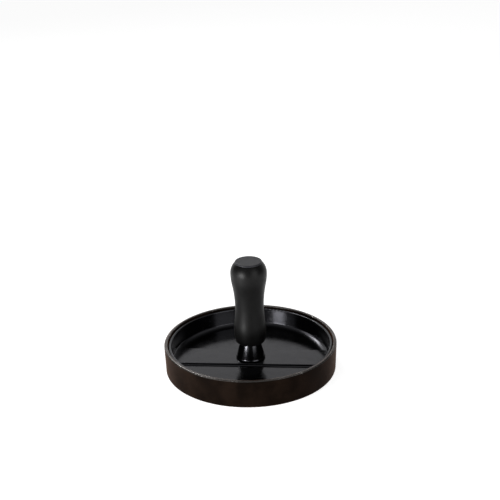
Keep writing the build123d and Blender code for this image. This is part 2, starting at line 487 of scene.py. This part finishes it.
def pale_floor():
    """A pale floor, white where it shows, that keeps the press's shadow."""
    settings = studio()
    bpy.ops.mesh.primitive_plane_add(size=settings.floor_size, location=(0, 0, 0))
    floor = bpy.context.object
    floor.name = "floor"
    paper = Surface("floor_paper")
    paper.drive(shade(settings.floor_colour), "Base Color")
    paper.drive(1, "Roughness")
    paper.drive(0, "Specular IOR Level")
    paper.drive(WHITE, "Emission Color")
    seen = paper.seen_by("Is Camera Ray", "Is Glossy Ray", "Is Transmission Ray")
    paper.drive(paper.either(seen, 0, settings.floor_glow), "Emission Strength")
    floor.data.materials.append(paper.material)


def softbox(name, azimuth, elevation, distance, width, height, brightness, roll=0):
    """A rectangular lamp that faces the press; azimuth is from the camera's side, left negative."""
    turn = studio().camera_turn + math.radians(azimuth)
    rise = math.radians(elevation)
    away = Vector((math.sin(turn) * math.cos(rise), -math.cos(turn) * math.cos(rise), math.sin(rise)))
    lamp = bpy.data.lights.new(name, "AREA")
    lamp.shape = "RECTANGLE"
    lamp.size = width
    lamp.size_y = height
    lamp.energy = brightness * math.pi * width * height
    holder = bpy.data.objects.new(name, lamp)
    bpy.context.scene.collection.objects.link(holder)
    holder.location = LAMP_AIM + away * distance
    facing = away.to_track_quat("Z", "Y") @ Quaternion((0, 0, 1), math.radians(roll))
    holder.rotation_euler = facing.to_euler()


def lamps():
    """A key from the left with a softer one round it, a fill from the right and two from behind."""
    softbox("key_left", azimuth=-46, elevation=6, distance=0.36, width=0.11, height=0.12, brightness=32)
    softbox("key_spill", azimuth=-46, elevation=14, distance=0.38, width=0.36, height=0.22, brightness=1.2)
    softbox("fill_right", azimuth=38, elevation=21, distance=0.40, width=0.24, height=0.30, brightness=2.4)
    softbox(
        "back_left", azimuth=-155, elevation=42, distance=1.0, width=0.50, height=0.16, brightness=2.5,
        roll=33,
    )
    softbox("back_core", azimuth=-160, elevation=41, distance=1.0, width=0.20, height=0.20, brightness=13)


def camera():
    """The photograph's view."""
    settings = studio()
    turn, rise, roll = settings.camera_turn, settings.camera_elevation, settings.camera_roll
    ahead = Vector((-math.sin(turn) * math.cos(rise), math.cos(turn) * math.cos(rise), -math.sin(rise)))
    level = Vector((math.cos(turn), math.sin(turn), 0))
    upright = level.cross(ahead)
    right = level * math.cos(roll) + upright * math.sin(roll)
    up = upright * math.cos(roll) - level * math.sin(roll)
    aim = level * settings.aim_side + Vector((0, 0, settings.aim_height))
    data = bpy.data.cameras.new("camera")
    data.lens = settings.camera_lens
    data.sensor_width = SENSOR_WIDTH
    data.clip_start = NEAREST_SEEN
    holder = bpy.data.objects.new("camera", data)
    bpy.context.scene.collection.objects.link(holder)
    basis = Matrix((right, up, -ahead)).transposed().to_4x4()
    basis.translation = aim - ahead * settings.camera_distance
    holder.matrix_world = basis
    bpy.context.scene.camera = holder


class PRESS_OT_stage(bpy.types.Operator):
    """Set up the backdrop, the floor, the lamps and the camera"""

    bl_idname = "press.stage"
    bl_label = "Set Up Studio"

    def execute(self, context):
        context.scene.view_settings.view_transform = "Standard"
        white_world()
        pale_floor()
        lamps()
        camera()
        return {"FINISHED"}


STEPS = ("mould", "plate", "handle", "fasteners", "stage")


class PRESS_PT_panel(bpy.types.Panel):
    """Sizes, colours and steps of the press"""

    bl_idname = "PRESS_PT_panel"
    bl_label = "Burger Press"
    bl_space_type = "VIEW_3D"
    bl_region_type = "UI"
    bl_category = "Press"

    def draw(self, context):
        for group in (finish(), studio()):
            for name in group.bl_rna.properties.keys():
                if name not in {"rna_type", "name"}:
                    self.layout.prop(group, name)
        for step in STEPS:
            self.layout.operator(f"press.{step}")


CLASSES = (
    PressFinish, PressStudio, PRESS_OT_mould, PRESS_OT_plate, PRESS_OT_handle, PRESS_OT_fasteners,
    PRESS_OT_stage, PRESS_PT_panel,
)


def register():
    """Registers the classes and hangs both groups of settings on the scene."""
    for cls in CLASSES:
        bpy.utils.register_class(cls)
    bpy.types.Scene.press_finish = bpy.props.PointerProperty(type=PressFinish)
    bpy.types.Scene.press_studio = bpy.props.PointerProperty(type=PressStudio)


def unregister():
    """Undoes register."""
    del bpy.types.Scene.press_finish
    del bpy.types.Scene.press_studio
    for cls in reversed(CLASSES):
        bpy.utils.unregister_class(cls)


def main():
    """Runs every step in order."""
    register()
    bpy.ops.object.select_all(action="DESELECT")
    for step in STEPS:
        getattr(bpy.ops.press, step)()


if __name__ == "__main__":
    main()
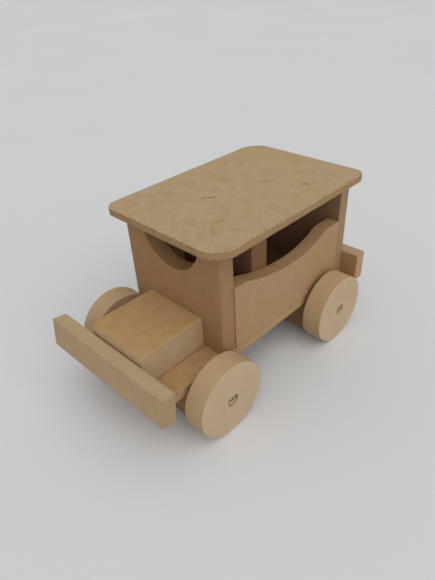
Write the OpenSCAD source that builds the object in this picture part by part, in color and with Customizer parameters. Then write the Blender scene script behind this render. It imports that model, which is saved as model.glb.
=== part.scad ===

# WHAT IS NEEDED:
Repeat every entry exactly, please.

# OUTPUT OF THE EXERCISE:
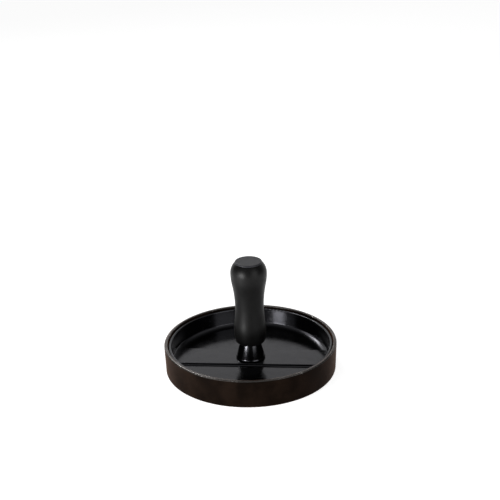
Keep writing the build123d and Blender code for this image. This is part 2, starting at line 487 of scene.py. This part finishes it.
def pale_floor():
    """A pale floor, white where it shows, that keeps the press's shadow."""
    settings = studio()
    bpy.ops.mesh.primitive_plane_add(size=settings.floor_size, location=(0, 0, 0))
    floor = bpy.context.object
    floor.name = "floor"
    paper = Surface("floor_paper")
    paper.drive(shade(settings.floor_colour), "Base Color")
    paper.drive(1, "Roughness")
    paper.drive(0, "Specular IOR Level")
    paper.drive(WHITE, "Emission Color")
    seen = paper.seen_by("Is Camera Ray", "Is Glossy Ray", "Is Transmission Ray")
    paper.drive(paper.either(seen, 0, settings.floor_glow), "Emission Strength")
    floor.data.materials.append(paper.material)


def softbox(name, azimuth, elevation, distance, width, height, brightness, roll=0):
    """A rectangular lamp that faces the press; azimuth is from the camera's side, left negative."""
    turn = studio().camera_turn + math.radians(azimuth)
    rise = math.radians(elevation)
    away = Vector((math.sin(turn) * math.cos(rise), -math.cos(turn) * math.cos(rise), math.sin(rise)))
    lamp = bpy.data.lights.new(name, "AREA")
    lamp.shape = "RECTANGLE"
    lamp.size = width
    lamp.size_y = height
    lamp.energy = brightness * math.pi * width * height
    holder = bpy.data.objects.new(name, lamp)
    bpy.context.scene.collection.objects.link(holder)
    holder.location = LAMP_AIM + away * distance
    facing = away.to_track_quat("Z", "Y") @ Quaternion((0, 0, 1), math.radians(roll))
    holder.rotation_euler = facing.to_euler()


def lamps():
    """A key from the left with a softer one round it, a fill from the right and two from behind."""
    softbox("key_left", azimuth=-46, elevation=6, distance=0.36, width=0.11, height=0.12, brightness=32)
    softbox("key_spill", azimuth=-46, elevation=14, distance=0.38, width=0.36, height=0.22, brightness=1.2)
    softbox("fill_right", azimuth=38, elevation=21, distance=0.40, width=0.24, height=0.30, brightness=2.4)
    softbox(
        "back_left", azimuth=-155, elevation=42, distance=1.0, width=0.50, height=0.16, brightness=2.5,
        roll=33,
    )
    softbox("back_core", azimuth=-160, elevation=41, distance=1.0, width=0.20, height=0.20, brightness=13)


def camera():
    """The photograph's view."""
    settings = studio()
    turn, rise, roll = settings.camera_turn, settings.camera_elevation, settings.camera_roll
    ahead = Vector((-math.sin(turn) * math.cos(rise), math.cos(turn) * math.cos(rise), -math.sin(rise)))
    level = Vector((math.cos(turn), math.sin(turn), 0))
    upright = level.cross(ahead)
    right = level * math.cos(roll) + upright * math.sin(roll)
    up = upright * math.cos(roll) - level * math.sin(roll)
    aim = level * settings.aim_side + Vector((0, 0, settings.aim_height))
    data = bpy.data.cameras.new("camera")
    data.lens = settings.camera_lens
    data.sensor_width = SENSOR_WIDTH
    data.clip_start = NEAREST_SEEN
    holder = bpy.data.objects.new("camera", data)
    bpy.context.scene.collection.objects.link(holder)
    basis = Matrix((right, up, -ahead)).transposed().to_4x4()
    basis.translation = aim - ahead * settings.camera_distance
    holder.matrix_world = basis
    bpy.context.scene.camera = holder


class PRESS_OT_stage(bpy.types.Operator):
    """Set up the backdrop, the floor, the lamps and the camera"""

    bl_idname = "press.stage"
    bl_label = "Set Up Studio"

    def execute(self, context):
        context.scene.view_settings.view_transform = "Standard"
        white_world()
        pale_floor()
        lamps()
        camera()
        return {"FINISHED"}


STEPS = ("mould", "plate", "handle", "fasteners", "stage")


class PRESS_PT_panel(bpy.types.Panel):
    """Sizes, colours and steps of the press"""

    bl_idname = "PRESS_PT_panel"
    bl_label = "Burger Press"
    bl_space_type = "VIEW_3D"
    bl_region_type = "UI"
    bl_category = "Press"

    def draw(self, context):
        for group in (finish(), studio()):
            for name in group.bl_rna.properties.keys():
                if name not in {"rna_type", "name"}:
                    self.layout.prop(group, name)
        for step in STEPS:
            self.layout.operator(f"press.{step}")


CLASSES = (
    PressFinish, PressStudio, PRESS_OT_mould, PRESS_OT_plate, PRESS_OT_handle, PRESS_OT_fasteners,
    PRESS_OT_stage, PRESS_PT_panel,
)


def register():
    """Registers the classes and hangs both groups of settings on the scene."""
    for cls in CLASSES:
        bpy.utils.register_class(cls)
    bpy.types.Scene.press_finish = bpy.props.PointerProperty(type=PressFinish)
    bpy.types.Scene.press_studio = bpy.props.PointerProperty(type=PressStudio)


def unregister():
    """Undoes register."""
    del bpy.types.Scene.press_finish
    del bpy.types.Scene.press_studio
    for cls in reversed(CLASSES):
        bpy.utils.unregister_class(cls)


def main():
    """Runs every step in order."""
    register()
    bpy.ops.object.select_all(action="DESELECT")
    for step in STEPS:
        getattr(bpy.ops.press, step)()


if __name__ == "__main__":
    main()
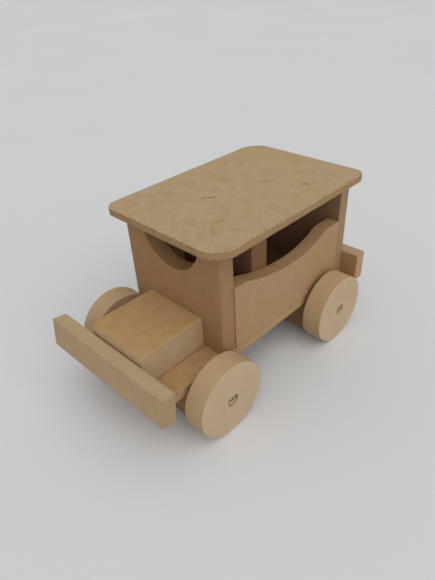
Write the OpenSCAD source that builds the object in this picture part by part, in color and with Customizer parameters. Then write the Blender scene script behind this render. It imports that model, which is saved as model.glb.
=== part.scad ===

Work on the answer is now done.